On Thursday, 18th September 2014 the Scottish people voted decisively in a referendum to resolve the future political landscape of the British Isles. It was a decision that will start a political revolution of the likes of which has not been seen on these shores since the Union itself was formed some three hundred and seven years ago.
It’s significance was not lost on the Scottish people as an unprecedented 85% of the eligible electorate cast their votes. At a time when the British electorate had been accused of political apathy, this historic decision clearly captured the attention of the whole nation.
Such a turnout does raise the question therefore, why is it that so few choose to execute their democratic right when it comes to general elections? Could it be that British voters, rather than apathetic to politics, are apathetic to those that put themselves forward to represent us? Do the public see any genuine, tangible differences between the political parties in this country? Is our apathy essentially a no confidence vote in our current political system?
For the first time, this referendum gave those as young as sixteen an opportunity to have a say on a matter that will impact them for the rest of their adult lives. In deed, the vigour, excitement and enthusiasm of the young voters has been one of the highlights of this campaign.
At sixteen, you’re old enough to be incarcerated, you’re old enough to pay taxes, therefore if you’re old enough to do all these things that are effected by politics, does it not also make sense that you should be old enough to vote? I hope this is one of the lessons we learn from the experience and that future generations of young adults are given the right to vote at all elections. Maybe then the turnout would not be so pitifully low?
The Scottish people spoke, and fifty-five percent of them opted to remain part of a political union they feel has served them well for over three hundred years so it may seem odd that I pose the question who were the real winners? Surely a margin of ten percent answers its own question?

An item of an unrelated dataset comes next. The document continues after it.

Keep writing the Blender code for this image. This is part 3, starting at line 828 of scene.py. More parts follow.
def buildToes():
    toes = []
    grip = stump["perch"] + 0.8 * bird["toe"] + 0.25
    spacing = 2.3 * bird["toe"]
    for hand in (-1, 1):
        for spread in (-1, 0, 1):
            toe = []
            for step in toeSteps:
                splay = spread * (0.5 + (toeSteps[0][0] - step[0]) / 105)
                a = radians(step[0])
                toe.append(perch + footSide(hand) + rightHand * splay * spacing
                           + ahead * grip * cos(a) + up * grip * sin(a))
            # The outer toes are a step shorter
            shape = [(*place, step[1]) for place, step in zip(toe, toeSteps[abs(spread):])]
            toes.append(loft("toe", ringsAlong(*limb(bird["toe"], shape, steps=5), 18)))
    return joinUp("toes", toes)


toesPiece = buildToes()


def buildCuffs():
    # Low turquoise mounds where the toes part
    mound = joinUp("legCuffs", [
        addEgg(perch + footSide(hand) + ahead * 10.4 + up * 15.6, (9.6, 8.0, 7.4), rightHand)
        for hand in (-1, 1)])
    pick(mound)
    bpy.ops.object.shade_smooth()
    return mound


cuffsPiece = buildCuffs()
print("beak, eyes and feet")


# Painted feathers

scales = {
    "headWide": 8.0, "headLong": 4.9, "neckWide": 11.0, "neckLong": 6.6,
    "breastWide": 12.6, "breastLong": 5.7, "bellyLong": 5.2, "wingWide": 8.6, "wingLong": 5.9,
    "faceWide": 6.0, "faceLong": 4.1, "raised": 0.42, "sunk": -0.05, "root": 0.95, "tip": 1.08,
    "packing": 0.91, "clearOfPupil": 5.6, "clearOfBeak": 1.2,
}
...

Actually, I believe that we are all winners as the result of this vote. When Alex Salmond sat down with David Cameron to discuss the mandate for a Scottish referendum in March 2013, Mr Salmond wanted three options to appear on that ballot paper, Yes, Scotland should become an independent country; No, Scotland should remain part of the United Kingdom or the middle ground option, remain part of the United Kingdom but with more powers for the Scots to make their own political decisions.
Mr Cameron, buoyed by opinion polls at the time that suggested only thirty percent of Scots would be interested in Independence, decided that the choice should be a straight Yes or No. Although it will go down in the history books that the vote was for a straight Yes or No, the reality was somewhat different as the Yes campaign gained so much momentum in the run-up to the vote that all three major UK political parties, fearing a devastating break-up decided to concede that the vote for No should come with the rights to enhanced devolution, just as Mr Salmond had originally desired.

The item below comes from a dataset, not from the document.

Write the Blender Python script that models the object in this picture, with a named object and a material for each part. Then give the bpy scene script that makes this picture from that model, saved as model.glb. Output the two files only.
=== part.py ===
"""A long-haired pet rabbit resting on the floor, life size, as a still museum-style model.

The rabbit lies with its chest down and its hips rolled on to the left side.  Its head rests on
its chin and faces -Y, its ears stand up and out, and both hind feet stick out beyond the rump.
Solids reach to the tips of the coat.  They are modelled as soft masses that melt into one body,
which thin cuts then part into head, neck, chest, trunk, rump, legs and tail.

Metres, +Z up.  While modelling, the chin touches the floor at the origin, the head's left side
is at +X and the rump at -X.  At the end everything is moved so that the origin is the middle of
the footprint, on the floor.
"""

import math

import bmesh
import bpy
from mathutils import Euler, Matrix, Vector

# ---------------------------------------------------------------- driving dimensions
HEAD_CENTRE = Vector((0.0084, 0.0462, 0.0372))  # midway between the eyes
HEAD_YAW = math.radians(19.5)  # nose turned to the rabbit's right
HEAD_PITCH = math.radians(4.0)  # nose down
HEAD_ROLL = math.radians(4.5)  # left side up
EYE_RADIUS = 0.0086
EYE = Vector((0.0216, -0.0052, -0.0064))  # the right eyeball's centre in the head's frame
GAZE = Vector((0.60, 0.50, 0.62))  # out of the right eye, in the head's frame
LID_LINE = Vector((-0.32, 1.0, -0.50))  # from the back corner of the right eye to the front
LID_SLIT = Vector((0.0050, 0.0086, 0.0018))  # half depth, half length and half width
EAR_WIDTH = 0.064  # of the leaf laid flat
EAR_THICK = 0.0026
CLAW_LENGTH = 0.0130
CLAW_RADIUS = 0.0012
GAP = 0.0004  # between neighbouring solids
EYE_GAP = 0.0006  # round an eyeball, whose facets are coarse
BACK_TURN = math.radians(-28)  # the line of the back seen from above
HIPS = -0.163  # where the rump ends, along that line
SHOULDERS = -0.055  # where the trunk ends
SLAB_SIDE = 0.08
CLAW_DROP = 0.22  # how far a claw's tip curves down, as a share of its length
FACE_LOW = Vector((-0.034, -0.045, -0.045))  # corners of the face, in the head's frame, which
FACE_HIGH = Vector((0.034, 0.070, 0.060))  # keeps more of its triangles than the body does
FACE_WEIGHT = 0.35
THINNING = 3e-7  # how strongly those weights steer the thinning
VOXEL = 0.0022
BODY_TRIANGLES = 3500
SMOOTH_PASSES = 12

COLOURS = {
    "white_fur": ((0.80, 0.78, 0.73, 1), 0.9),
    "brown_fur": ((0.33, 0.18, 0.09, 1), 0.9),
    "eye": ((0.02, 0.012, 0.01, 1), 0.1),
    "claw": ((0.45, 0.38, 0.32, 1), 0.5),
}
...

The ramifications have sent shock-waves through the whole of British politics. It’s not just the Scots that have shown their dissatisfaction with centralised control at the Palace of Westminster, but the English and the Welsh too. There have been rumblings of discontent in the regions at the London-centric distribution of wealth for some time and this election has shown us that their could be another way for us all.
The calling from the big northern cities of Manchester, Liverpool, Leeds and Newcastle is reaching fever pitch and Mr Cameron is astute enough to recognise this. He knows that Nigel Farage’s UK Independence party is gaining traction and that if he is to deal with that threat, he must react to the political ill-will felt towards an out of touch Westminster. He has stolen a march on Ed Miliband by stealing Labours rhetoric of power to the regions and the next few decades are going to be a fascinating period of political jostling.
Those that voted Yes for Independence voted so, in my opinion, because they were sick of the current political establishment. They were sold a promise of a fairer society with a halt to the unpopular benefit reforms and possibly lower taxation too. It is easy to see how that elixir could be intoxicating but I believe that it was a promise they would have never have been able to deliver. The balance of power may have been severed from Westminster to Edinburgh but there are no guarantees that a fairer society would have emerged.
The maths simply wouldn’t have added up. The way income generated in the United Kingdom is actually beneficial to Scotland. The oil may have eased that pain in the short term (it is a finite resource after all) but in the long term it is likely Independence would have left generations of Scots to pay the debt of Independence and the uncertainty could have plunged the country back into a deep economic recession with no guarantee of a currency or EU membership to fall back on.
I believe that on a small island, such is Britain, it makes political and economic sense to combine our efforts as one for the sake of prosperity for all. As Gordon Brown said, that is not to say that the Scots are any less Scottish. They are a proud passionate nation of inventors and sportsman that enrich the whole of the rest of the United Kingdom. Let our strengths be shared and our identities remain.
What makes our countries truly great is that we were allowed to come to these conclusions without a single ounce of bloodshed. Democracy has spoken and our nation is Great Britain once again, long may she prosper.